Day 2: Monserrate, Usaquen & Colombian Coffee
Cerro de Monserrate at Sunrise
Take the first funicular at 6:30am (weekdays) or walk the pilgrim trail from Quinta de Bolivar up the eastern hillside to the 3,152m summit of Monserrate. The sunrise view over Bogota is spectacular — the entire city basin fills with golden light while the Andes peaks catch the first rays. The 17th-century white basilica dedicated to the Fallen Lord (Senor Caido) draws both pilgrims and tourists. The summit restaurants serve traditional Colombian hot chocolate with cheese (chocolate santafereno) — drop a chunk of fresh white cheese into your hot chocolate and let it melt before eating it with a spoon.

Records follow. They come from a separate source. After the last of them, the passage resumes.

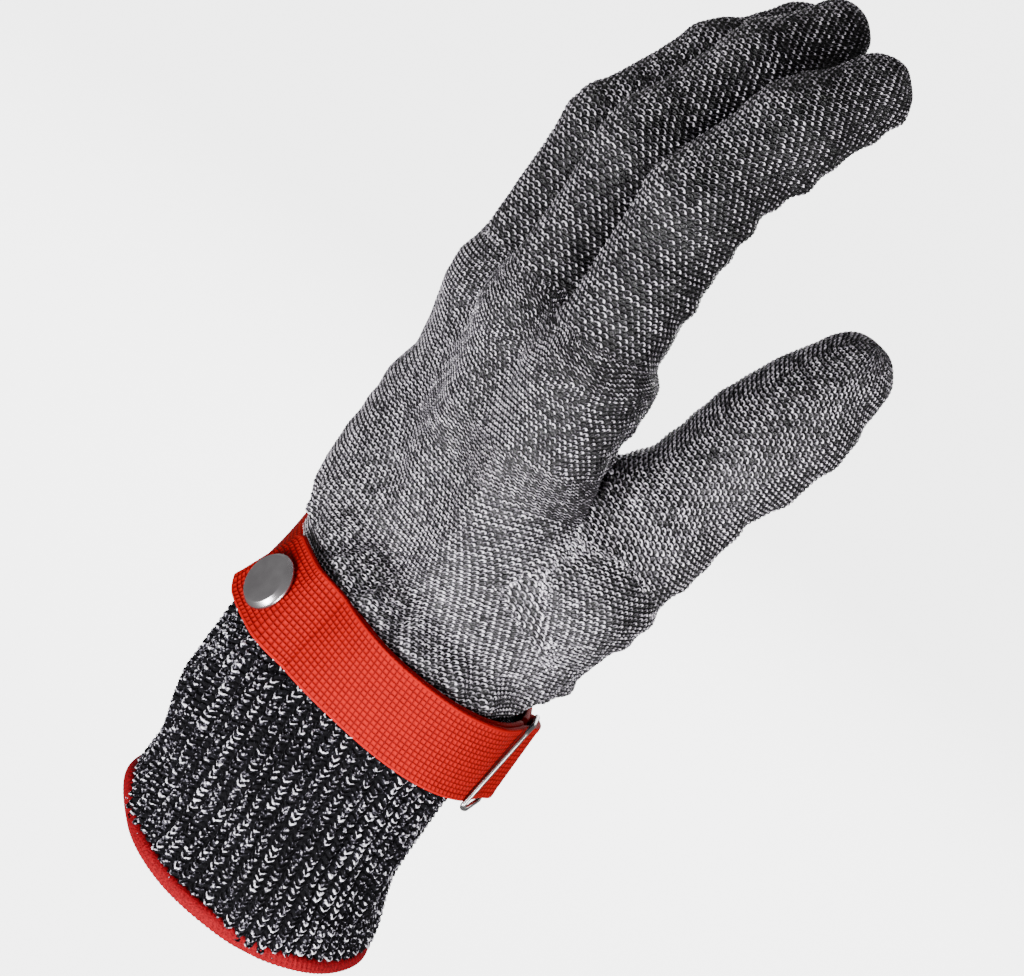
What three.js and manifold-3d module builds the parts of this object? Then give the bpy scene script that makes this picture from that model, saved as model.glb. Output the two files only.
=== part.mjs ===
// A cut resistant knitted glove for the left hand, with a rib cuff and a red wrist strap that snaps shut.
// Millimetres. The origin is the centre of the cuff mouth and +Z runs towards the finger tips.
// +X is the thumb side, -Y the back of the hand and +Y the palm.

import * as THREE from 'three';
import { mergeVertices } from 'three/addons/utils/BufferGeometryUtils.js';
import Module from 'manifold-3d';

// ---- the hand and cuff ----
const KNIT_WALL = 1.6;
const WRIST_Z = 75;               // height of the wrist line above the cuff mouth
const PALM_BEND = -4;             // how far the hand leans towards the palm, in degrees
const THUMB_SIDE_LEAN = -9;       // and towards the thumb side
const MOUTH_HALF = [40, 35.5];    // half width and half depth of the cuff mouth
const WRIST_HALF = [38, 32];      // the same at the wrist line
const CUFF_TOP = 75;
const FLATNESS = 0.8;             // a stall's width over its depth
const ROOT_LENGTH = 21;           // knuckle to the web, where a stall starts

// Each finger: its knuckle in the hand's frame, the sideways lean, the bends at knuckle, middle joint and end
// joint, the lengths to the middle joint, end joint and tip, and the depth radii at those four places.
const FINGERS = {
  index: {
    knuckle: [25.8, -2.7, 86], lean: 1.2, bends: [8, 26.5, 14], lengths: [47, 27, 20.5],
    radii: [14.5, 13.4, 12.3, 10.3],
  },
  middle: {
    knuckle: [4, -6.5, 90], lean: 0.4, bends: [10.5, 27, 12], lengths: [48, 29, 19.5],
    radii: [14, 12.9, 11.8, 9.8],
  },
  ring: {
    knuckle: [-17, -4, 87], lean: -0.8, bends: [11.5, 31, 13], lengths: [45, 28, 23],
    radii: [13.3, 12.4, 11.2, 9.4],
  },
  little: {
    knuckle: [-35.5, 7, 77], lean: -2.2, bends: [17, 32, 17], lengths: [36, 21.5, 20],
    radii: [11.8, 11, 9.9, 8.6],
  },
};

// The thumb's root in the hand's frame, which way it points, and the same three bends, lengths and radii.
const THUMB = {
  root: [20, 7.5, 20], turn: 71, rise: 54, bends: [0, 6.5, 0], lengths: [43, 32.5, 25.5],
  radii: [18, 15.7, 14.5, 11],
};
const THUMB_FLATNESS = 0.95;
const THUMB_END_BEND = 3;         // halfway along the tip

// The rest of the palm in the hand's frame: its middle, the heel below the little finger, the back of the
// wrist, the base of the thumb and the pad below the index finger.
const PALM = [
  { from: [0, 2, 16], to: [-6, -1, 74], radii: [15.5, 14], flat: 2.2 },
  { from: [-18, 8, 22], to: [-27, 11, 52], radii: [17, 15], flat: 1 },
  { from: [-13, -6.5, 12], to: [-19, -3.5, 52], radii: [24.5, 16.5], flat: 1 },
  { from: [21, 15.5, 13], to: [34, 19, 38], radii: [17.5, 15], flat: 1 },
  { from: [13.5, 6, 66.5], to: [21.5, 5.5, 84.5], radii: [13, 12.8], flat: 1 },
];
const KNUCKLE_ROOT_RADIUS = 17;   // where the bones of the four knuckles start, near the wrist
const WEB_OVERLAP = 4;            // how far the hand's knit runs on past the fold before the fold trims it

// ---- how far each stall folds from where it rests, in degrees ----
const ROOT_FOLD = { open: 15, close: 32 };
const MIDDLE_FOLD = { open: 15, close: 36 };
const THUMB_FOLD = { open: 12, close: 14 };
const FOLD_SPARE = 8;             // how much further than that the faces of a fold stay clear
const HINGE_INSET = 4.5;          // a fold lies this far to the palm side of the stall's middle line

// ---- the strap ----
const GAP = 0.3;
const WEB_THICK = 1.2;
const WEB_WIDTH = 23;
const STRAP_Z = 73;               // height of its middle at the side of the wrist
const STRAP_SLOPE = 0.16;         // how much it rises towards the back of the hand, for each mm
const BAND_LIFT = 1.1;            // the band's inner face stands this far off the cuff, for the rivet flange
const SNAP_ANGLE = -94;           // round the wrist from the thumb side, positive towards the palm
const FLAP_ANGLE = -36;
const TAB_ANGLE = -70;
const TAB_END_ANGLE = -108;
const RING_ANGLE = 38;
const WIRE_RADIUS = 0.85;
const RING_HALF_SPAN = 4.2;
const CAP_RADIUS = 7.5;

const NECK_TOP = STRAP_Z + WEB_WIDTH / 2 + 1;   // at the side of the wrist, and it slopes with the strap
const SIDES = 12;

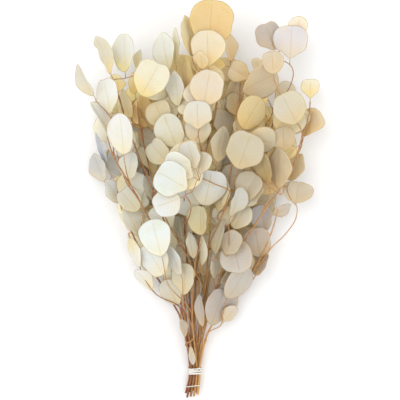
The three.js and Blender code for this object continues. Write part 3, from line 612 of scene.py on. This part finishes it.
# %% The leaf finish
def leaf_material():
    """Reads the blade's own millimetres: x from its base, y off the midrib, and the distance to the rim."""
    m = Nodes("bleached_leaf")
    place = m.add("ShaderNodeTexCoord").outputs["Object"]
    tint = m.add("ShaderNodeAttribute", attribute_name="blade_colour").outputs["Color"]
    base = m.add("ShaderNodeAttribute", attribute_name="base_colour").outputs["Color"]
    where = m.add("ShaderNodeAttribute", attribute_name="where").outputs["Vector"]
    x, y, to_rim = m.add("ShaderNodeSeparateXYZ", {0: where}).outputs[:]
    off = m.math("ABSOLUTE", y)
    soft = m.noise(place, 60.0, 3.0)
    fine = m.noise(place, 450.0, 4.0, 0.6)
    uneven = m.math("SUBTRACT", soft, 0.5)

    # side veins leave the midrib at a slant every 4.5 mm and bow towards the tip
    slant = m.math("SUBTRACT", x, m.math("MULTIPLY", m.math("POWER", off, 0.8), 1.1))
    bent = m.math("ADD", slant, m.math("MULTIPLY", uneven, 5.0))
    wave = m.math("PINGPONG", m.math("DIVIDE", bent, 4.5), 0.5)
    side_vein = m.math("SUBTRACT", 1.0, m.step(wave, 0.0, 0.10))
    side_vein = m.math("MULTIPLY", side_vein, m.step(to_rim, 1.0, 5.0))
    midrib = m.math("SUBTRACT", 1.0, m.step(off, 0.2, 0.8))
    midrib = m.math("MULTIPLY", midrib, m.step(to_rim, 1.0, 7.0))
    veins = m.math("MAXIMUM", m.math("MULTIPLY", side_vein, 0.5), midrib)

    fade = m.math("ADD", x, m.math("MULTIPLY", uneven, 26.0))
    to_base = m.math("SUBTRACT", 1.0, m.step(fade, 1.0, 27.0))
    colour = m.mix(m.math("MULTIPLY", to_base, 0.9), tint, base)
    warmed = m.mix(1.0, colour, (0.95, 0.85, 0.62, 1.0), "MULTIPLY")
    colour = m.mix(m.math("MULTIPLY", m.step(soft, 0.45, 0.70), 0.30), colour, warmed)
    speck = m.math("MULTIPLY", m.step(fine, 0.55, 0.75), 0.12)
    colour = m.mix(speck, colour, (0.66, 0.52, 0.34, 1.0))
    veined = m.mix(1.0, colour, (0.88, 0.72, 0.46, 1.0), "MULTIPLY")
    colour = m.mix(m.math("MULTIPLY", veins, 0.55), colour, veined)
    # brown rim: partly the dried edge, partly a painted shadow outline along the leaf's edge
    ragged = m.math("ADD", to_rim, m.math("MULTIPLY", uneven, 1.6))
    rim = m.math("SUBTRACT", 1.0, m.step(ragged, 0.05, 1.05))
    colour = m.mix(m.math("MULTIPLY", rim, 0.75), colour, (0.48, 0.31, 0.15, 1.0))

    rough = m.add("ShaderNodeMapRange", {"Value": fine, "To Min": 0.52, "To Max": 0.78}).outputs["Result"]
    height = m.math("ADD", m.math("MULTIPLY", veins, 0.9), m.math("MULTIPLY", fine, 0.25))
    height = m.math("ADD", height, m.math("MULTIPLY", soft, 0.8))
    bump = m.add("ShaderNodeBump", {"Height": height, "Strength": 0.5, "Distance": 0.0004}).outputs["Normal"]
    shader = m.add("ShaderNodeBsdfPrincipled", {"Base Color": colour, "Roughness": rough, "Normal": bump,
                                                "Specular IOR Level": 0.25, "Sheen Weight": 0.05,
                                                "Subsurface Weight": 0.45, "Subsurface Scale": 0.0012,
                                                "Subsurface Radius": (1.0, 0.75, 0.40)})
    m.add("ShaderNodeOutputMaterial", {"Surface": shader.outputs[0]})
    return m.material


# %% Bark and cotton
def bark_material():
    m = Nodes("caramel_bark")
    place = m.add("ShaderNodeTexCoord").outputs["Object"]
    tone = m.add("ShaderNodeAttribute", attribute_name="tone").outputs["Color"]
    stretched = m.add("ShaderNodeMapping", {0: place, "Scale": (900.0, 120.0, 900.0)}).outputs[0]
    streaks = m.noise(stretched, 1.0, 4.0)
    patches = m.noise(place, 90.0, 3.0)
    specks = m.noise(place, 1100.0, 2.0)
    colour = m.mix(m.math("MULTIPLY", m.step(streaks, 0.4, 0.7), 0.5), tone,
                   m.mix(1.0, tone, (0.50, 0.38, 0.30, 1.0), "MULTIPLY"))
    colour = m.mix(m.math("MULTIPLY", m.step(patches, 0.45, 0.75), 0.35), colour, (0.72, 0.46, 0.20, 1.0))
    colour = m.mix(m.math("MULTIPLY", m.step(specks, 0.62, 0.72), 0.4), colour, (0.80, 0.62, 0.40, 1.0))
    rough = m.add("ShaderNodeMapRange", {"Value": streaks, "To Min": 0.45, "To Max": 0.75}).outputs["Result"]
    height = m.math("ADD", streaks, m.math("MULTIPLY", specks, 0.4))
    bump = m.add("ShaderNodeBump", {"Height": height, "Strength": 0.6, "Distance": 0.0003}).outputs["Normal"]
    shader = m.add("ShaderNodeBsdfPrincipled", {"Base Color": colour, "Roughness": rough, "Normal": bump,
                                                "Specular IOR Level": 0.4})
    m.add("ShaderNodeOutputMaterial", {"Surface": shader.outputs[0]})
    return m.material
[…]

Usaquen Flea Market & Specialty Coffee
Head north to Usaquen, a former colonial village now absorbed into Bogota's upscale north. The weekend flea market fills the central park and surrounding streets with handmade jewellery, leather goods, woven mochilas (traditional bags), and street food. On weekdays, explore the boutique shops and converted haciendas along Carrera 6. Visit Azahar Coffee or Catacion Publica for a single-origin Colombian pour-over — these specialty cafes source directly from small farms in Huila, Narino, and the Coffee Triangle, and the baristas can tell you the altitude and varietal of every bean they serve.
Andres Carne de Res
No visit to Bogota is complete without Andres Carne de Res — the legendary restaurant-nightclub in Chia, 45 minutes north of central Bogota (or visit Andres DC in Zona Rosa for the city-centre version). The original Chia location is a multi-storey labyrinth of dining rooms, dance floors, circus performers, and decorations hanging from every surface — part restaurant, part carnival, part religious fever dream. Eat lomo al trapo (salt-crusted beef tenderloin cooked in cloth), chicharron, and grilled chorizo while salsa, vallenato, and reggaeton blast from every direction. Things get progressively wilder after midnight.
Day 3: Zipaquira Salt Cathedral & Departure
Zipaquira Salt Cathedral
Take a day trip 50km north to Zipaquira to visit the Catedral de Sal — an underground cathedral carved inside a working salt mine at a depth of 180 metres. The descent follows the Stations of the Cross through tunnels hewn from rock salt, culminating in a vast nave with a 16-metre salt cross illuminated in shifting purple and blue light. The scale is extraordinary — the main chamber could hold 8,400 people and the salt veins in the walls shimmer under the LED lighting. It is considered one of Colombia's most remarkable architectural achievements and was voted the country's top wonder in a national poll.
Zipaquira Town & Lunch
After the cathedral, explore Zipaquira's attractive colonial centre — the Plaza de los Comuneros with its 18th-century cathedral, the colourful houses along the pedestrianised shopping streets, and the salt-themed souvenir shops. Eat at one of the plaza restaurants: try sobrebarriga (flank steak in creole sauce), mute (a thick bean and grain soup traditional to Boyaca), or a hearty cazuela de mariscos (seafood stew). The town is significantly calmer than Bogota and gives a sense of small-town Colombian Andean life.
Zona Rosa Farewell Drinks
Return to Bogota and spend your final evening in Zona Rosa (Zona T), the city's upscale entertainment district around the T-shaped pedestrian intersection of Calle 82 and Carrera 13. The area is packed with rooftop bars, craft beer spots like Bogota Beer Company, and cocktail lounges. Try aguardiente — Colombia's national anise-flavoured spirit — the way locals drink it: ice-cold neat in small shots with friends, accompanied by empanadas or butifarras (small sausages). The area is well-lit, well-policed, and one of the safest nightlife zones in the city.